With boosted levels of neurogenesis, you have a better chance of maintaining stable mood regulation. Christmas is probably the worst time for overindulging, with negative consequences for sleep, so a targeted plan to boost physical exercise is crucial to lift your low mood.
4. Do things differently - “what fires together wires together”
Donald Hebb's axiom reminds us that every experience, thought, feeling, and physical sensation has the potential to trigger thousands of neurons, which together can form a neural network. When you engage in repetitive behaviour, the brain learns to trigger the same neurons each time.
Hebb, often considered the “father of neuropsychology” because of the way he was able to merge the psychological world with the world of neuroscience, suggested that when our brains learn something new, neurons are activated and connected with other neurons, forming a neural network. Therefore, seek to learn something new post-Christmas and do things differently. New behaviour can shift your mood by creating a new neural network.
5. Increase your social network
Feeling down and being socially isolated can often be bedfellows. This is your opportunity to boost your social network. Perhaps people in your current network are too busy with their families or with work (or with themselves). Find a group to join whereby you will have similar interests with like-minded people.
There is a big distinction between aloneness and loneliness. Some people prone to introversion embrace their aloneness and don’t feel lonely whereas people who are more social-focused tend to feel lonely when alone. The key is to do what feels right for you.
6. Practice mindfulness and meditation
Regular meditation practice produces a response in the body that activates the parasympathetic nervous system and can also bring about a larger hippocampus, increased blood flow, and an increase in positive feelings, empathy as well as reduced anxiety. Persist in your practice and you will feel better. The benefits are greater energy levels and productivity, more personal power, higher levels of self-esteem, more perseverance, decreased feelings of anxiety and more self-confidence.
There are many resources online to get started. But be careful you don’t set yourself up to fail. You should not be aiming to empty your mind of all thoughts. That is an impossible task. Simply concentrate on your breathing and sit with whatever thoughts you have. Accept you have a racing mind and negative thoughts, rather than frustrating yourself in believing that your mind needs to be emptied.

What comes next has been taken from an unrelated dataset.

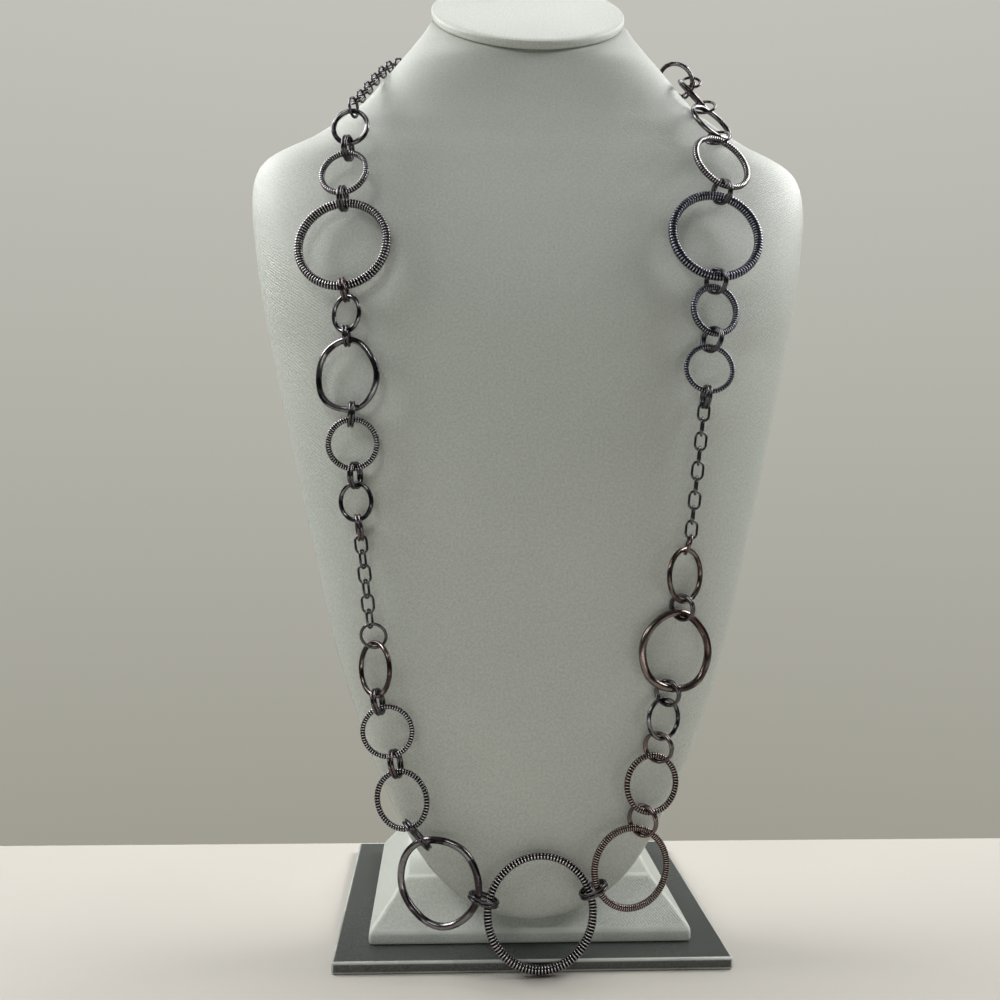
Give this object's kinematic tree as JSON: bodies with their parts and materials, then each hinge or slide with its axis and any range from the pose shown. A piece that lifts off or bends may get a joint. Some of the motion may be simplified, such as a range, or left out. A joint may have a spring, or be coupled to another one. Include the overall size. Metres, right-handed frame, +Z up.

Real mindfulness is those moments when you realise you have drifted away.
This could be a great opportunity to declutter your home and reorganise your possessions. You could donate old clothes, or unwanted gifts, to a charity shop. If you have children, perhaps you could filter your child’s toys, there might be some that they don’t play with anymore? Getting busy with these tasks will shift your thinking away from regret and loss towards solution-focused behaviour.
8. Have fun
Build-in fun things to do in your daily life. Your brain, and therefore your moods, will be better for it. Fun things need not be extravagant events but can be very simple things that shift the focus from your cognitive function for a time.

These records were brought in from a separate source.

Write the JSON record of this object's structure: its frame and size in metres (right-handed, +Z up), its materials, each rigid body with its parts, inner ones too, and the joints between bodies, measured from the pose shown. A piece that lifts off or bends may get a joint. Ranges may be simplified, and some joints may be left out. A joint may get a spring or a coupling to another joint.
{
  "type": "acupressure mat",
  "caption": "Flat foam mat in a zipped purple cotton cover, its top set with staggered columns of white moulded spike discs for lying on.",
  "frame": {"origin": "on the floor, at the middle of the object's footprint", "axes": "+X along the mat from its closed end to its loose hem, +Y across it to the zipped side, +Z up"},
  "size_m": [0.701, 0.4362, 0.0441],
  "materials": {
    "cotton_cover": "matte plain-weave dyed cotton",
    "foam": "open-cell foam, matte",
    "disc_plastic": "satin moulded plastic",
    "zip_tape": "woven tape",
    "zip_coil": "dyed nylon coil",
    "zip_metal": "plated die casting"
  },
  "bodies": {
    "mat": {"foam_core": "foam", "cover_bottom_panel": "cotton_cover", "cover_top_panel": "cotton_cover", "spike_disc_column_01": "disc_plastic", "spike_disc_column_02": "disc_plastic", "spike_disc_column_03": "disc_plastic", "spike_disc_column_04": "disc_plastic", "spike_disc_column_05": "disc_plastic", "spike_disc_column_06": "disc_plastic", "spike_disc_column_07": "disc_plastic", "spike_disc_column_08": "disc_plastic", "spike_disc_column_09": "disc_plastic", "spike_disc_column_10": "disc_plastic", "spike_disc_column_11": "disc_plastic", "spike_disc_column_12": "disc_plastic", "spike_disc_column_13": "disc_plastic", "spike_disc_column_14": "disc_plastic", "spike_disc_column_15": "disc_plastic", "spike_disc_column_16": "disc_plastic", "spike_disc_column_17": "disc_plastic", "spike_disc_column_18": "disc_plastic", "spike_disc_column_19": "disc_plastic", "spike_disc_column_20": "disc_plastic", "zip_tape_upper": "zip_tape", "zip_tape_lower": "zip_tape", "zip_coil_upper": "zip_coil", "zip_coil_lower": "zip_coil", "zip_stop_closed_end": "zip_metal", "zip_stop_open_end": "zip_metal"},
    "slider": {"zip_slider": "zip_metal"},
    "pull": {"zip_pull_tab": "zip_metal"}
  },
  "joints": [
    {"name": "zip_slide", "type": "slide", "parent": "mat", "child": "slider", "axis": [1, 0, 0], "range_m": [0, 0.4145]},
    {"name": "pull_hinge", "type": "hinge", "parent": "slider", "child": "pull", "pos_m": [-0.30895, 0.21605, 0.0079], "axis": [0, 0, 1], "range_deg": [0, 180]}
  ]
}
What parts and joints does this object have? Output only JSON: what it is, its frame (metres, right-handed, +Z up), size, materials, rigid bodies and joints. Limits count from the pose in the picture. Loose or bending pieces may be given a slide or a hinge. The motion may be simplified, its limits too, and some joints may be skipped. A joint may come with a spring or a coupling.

How can counselling and psychotherapy help with post-Christmas blues?
Counselling and psychotherapy can offer you the opportunity to explore how you deal with endings and uncover the sources of your unprocessed grief. The end of Christmas, and the holiday season, can represent an ending that could be triggering some unconscious discomforts.
The therapeutic work could involve identifying which part of you is sad, and what historical wounding is associated with these feelings of sadness. Transformation could entail integrating troublesome parts, such as your sadness or your inner critic, so that you can embrace your life more meaningfully.